Zur Therapie und Prophylaxe

Tierische Selbstmedikation

04.06.2013, 14:37 Uhr


Nicht nur Menschen bekämpfen verschiedenste Krankheiten mit Medikamenten. Auch Tiere von der Fruchtfliege bis hin zu Primaten nutzen Stoffe mit pharmakologischer Wirkung sowohl zur Therapie als auch zur Prophylaxe.

Primaten kauen das Mark bitterer Pflanzen, um Magen-Darm-Parasiten zu bekämpfen. Diese Pflanzen haben keinerlei Nährwert, aber offenbar haben die Affen festgestellt, dass sie ihnen guttun. Finken bauen Zigarettenstummel in ihre Nester ein; nicht in Ermangelung anderen Baumaterials, sondern weil das enthaltene Nikotin Milben fernhält. Aber nicht nur höher entwickelte Tiere machen Gebrauch von pharmakologisch wirksamen Stoffen aus der Natur. Auch Insekten schützen auf diese Weise sich und ihren Nachwuchs. So legen beispielsweise Fruchtfliegen ihre Larven an Orten mit höherem Ethanol-Gehalt hab, wenn der Befall mit bestimmten Parasiten droht. Wird eine Dauermedikation abgesetzt, droht auch im Tierreich der Rückfall: Bienen schützen ihren Stock vor Pilzbefall durch bestimmte Harze, die antimykotisch wirken. Kommen die Bienen mit Pilzsporen in Kontakt, sammeln sie diese Harze vermehrt. Da die Harze klebrig sind und die Arbeit am Stock erschweren, sind sie bei Imkern nicht besonders beliebt. Es besteht das Bestreben, die Bienen so zu züchten, dass sie möglichst wenig Harz einlagern. Die Forscher sehen darin eine Ursache dafür, dass immer mehr Bienenvölker von Parasiten befallen sind. Für die Bienen und auch andere Spezies ist es wohl energieeffizienter, Krankheitserreger „medikamentös“ zu bekämpfen, als das eigene Immunsystem entsprechend zu adaptieren. Zumindest erklären sich die Wissenschaftler so den evolutionären Vorteil der tierischen Pharmakotherapie.

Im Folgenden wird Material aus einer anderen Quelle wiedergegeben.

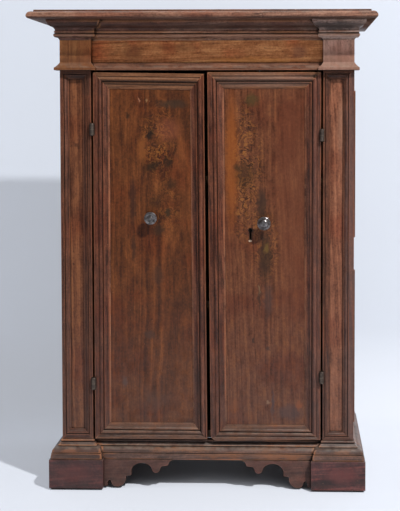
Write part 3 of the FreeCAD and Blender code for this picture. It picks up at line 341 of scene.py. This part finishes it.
strip_tones = ("#2E1A13", "#503022", "#6C422F")
strip_upright = old_wood("moulding_walnut_upright", "Z", strip_tones, crest="#8A5238",
                         marks=[stain_or_painted_light(356, 560, 14, 700, "#9C7E78", 0.17)])     # bleached corner
strip_level = old_wood("moulding_walnut_level", "X", strip_tones, crest="#8A5238")
fields = {"left": (("#482616", "#6C4028", "#875434"),
                   [stain_or_painted_light(-312, 842, 7, 6, "#3C2216", 0.7),     # a knot and its streak
                    stain_or_painted_light(-309, 800, 7, 30, "#4A2818")]),
          "right": (("#553020", "#7E4E38", "#9A654A"),
                    [stain_or_painted_light(338, 880, 16, 90, "#96705A", 0.35)])}    # bleached wood
for side, (tones, marks) in fields.items():
    rubbed_copy(f"pilaster_{side}", old_wood(f"pilaster_walnut_{side}", "Z", tones, marks=marks))
    rubbed_copy(f"pilaster_{side}_uprights", strip_upright)
    rubbed_copy(f"pilaster_{side}_rails", strip_level)

# --- Frieze ---
# A plain board of the best orange-brown walnut, set back between two blocks with flared feet,
# and a small moulding along its lower edge, all glued to the case. Up here the polish is whole.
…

Auch wenn die tierischen Therapeuten instinktiv vieles richtig machen, wäre offenbar in einigen Fällen doch eine Beratung zu Risiken und Nebenwirkungen angebracht: Bärenspinner-Raupen fressen Alkaloid-haltige Greiskräuter, um parasitäre Fliegen zu bekämpfen, die ihre Larven in den Raupen ablegen. Die Alkaloide steigern laut einer Studie die Überlebensraten von befallenen Raupen um 17 Prozent. Fressen  nicht befallene Raupen die Greiskräuter, ist die Sterberate erhöht. Von pharmazeutischer Beratung oder Medikationsmanagement im Tierreich ist allerdings bisher noch von keiner Spezies etwas bekannt.

de Roode JC, et al. Self-Medication in Animals; Science 340, 150 (2013).